Mammals of Sri Lanka
- Author: Asoka Yapa and Gamini Ratnavira
- Language: English
- Genre: Non-fiction
- Publisher: Field Ornithology Group of Sri Lanka
- Publication date: 7 December 2013
- Publication place: Sri Lanka
- Media type: Print (Hardback)
- Pages: 1012 pp
- ISBN: 978-955-8576-32-8

= Mammals of Sri Lanka (book) =

Mammals of Sri Lanka by written by Asoka Yapa and illustrated by Gamini Ratnavira is a zoology book about the mammalian species of Sri Lanka. This is the first complete zoological book about mammals in Sri Lanka in 80 years. The first Sri Lankan book on mammals dated back to 1935, when W.W.A Phillips wrote Manuals of The Mammals of Ceylon. After that, many journals and other minor works on the topic were published, but no fully detailed and fully photographed volumes.

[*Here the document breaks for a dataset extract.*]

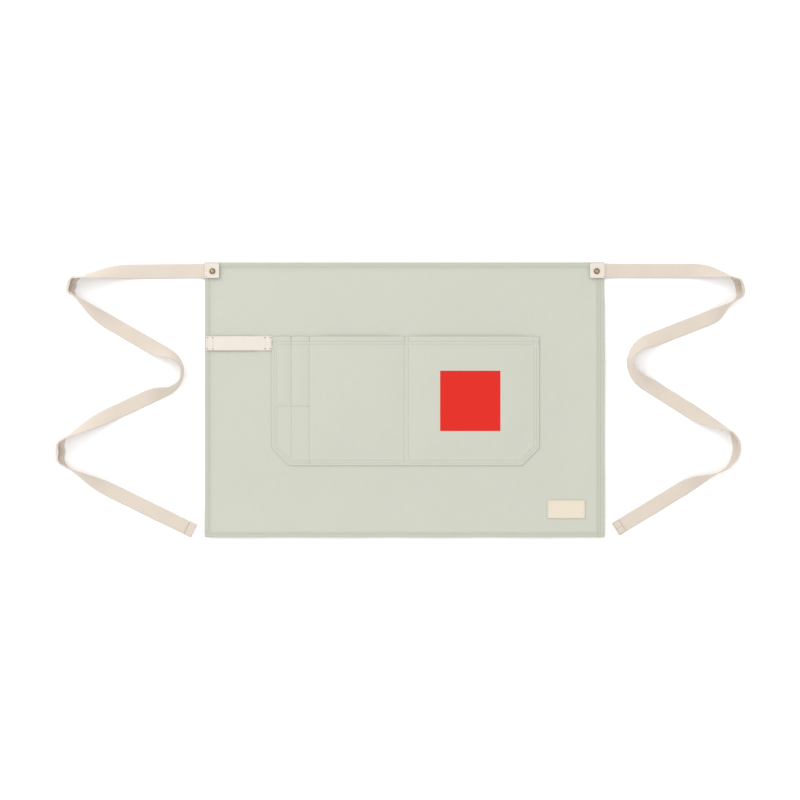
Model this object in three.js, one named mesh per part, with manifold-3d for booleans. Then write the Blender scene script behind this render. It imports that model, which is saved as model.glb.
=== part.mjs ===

Asoka Yapa is a Canadian resident who trained as a zoologist, was a science editor with Canadian Forest Service, and was also a key member of many departments in Canada related to wildlife. As stated in the book's introduction, he was influenced by the work of his friend Professor Sarath Kotagama, the leading ornithologist in Sri Lanka. Kotagama invited him to make a fully detailed book about Sri Lankan mammalian fauna and Yapa accepted. He visited Sri Lankan national parks for further investigation and used many resources from both Sri Lankan and overseas zoologists and wildlife experts to write the book.

The book describes all the mammalian species in Sri Lanka known to date, with over 125 species, both terrestrial and marine. The colored portraits were illustrated by Gamini Ratnavira, a popular Sri Lankan wildlife artist. The photographs were taken by numerous animal-lovers, and there is a unique collection of photographs featuring photos of very rare species for the first time.

Rohan Pethiyagoda, a Sri Lankan expert on fish fauna, described the book in the forward as:

"The Mammals of Sri Lanka is not merely of reference its hundreds of pages would seem to make it. It can be read with pleasure from cover to cover, and despite its heft, will prove invaluable also in the field. It is certain to be cherished for many years to come and is destined to become a cornerstone of the literature on Sri Lanka's vertebrate fauna. I (Pethiyagoda) hope it reaches the widest possible readership and goes on to be translated also into island's local languages so as to inspire the next phase of public interest in our country's incredible biodiversity."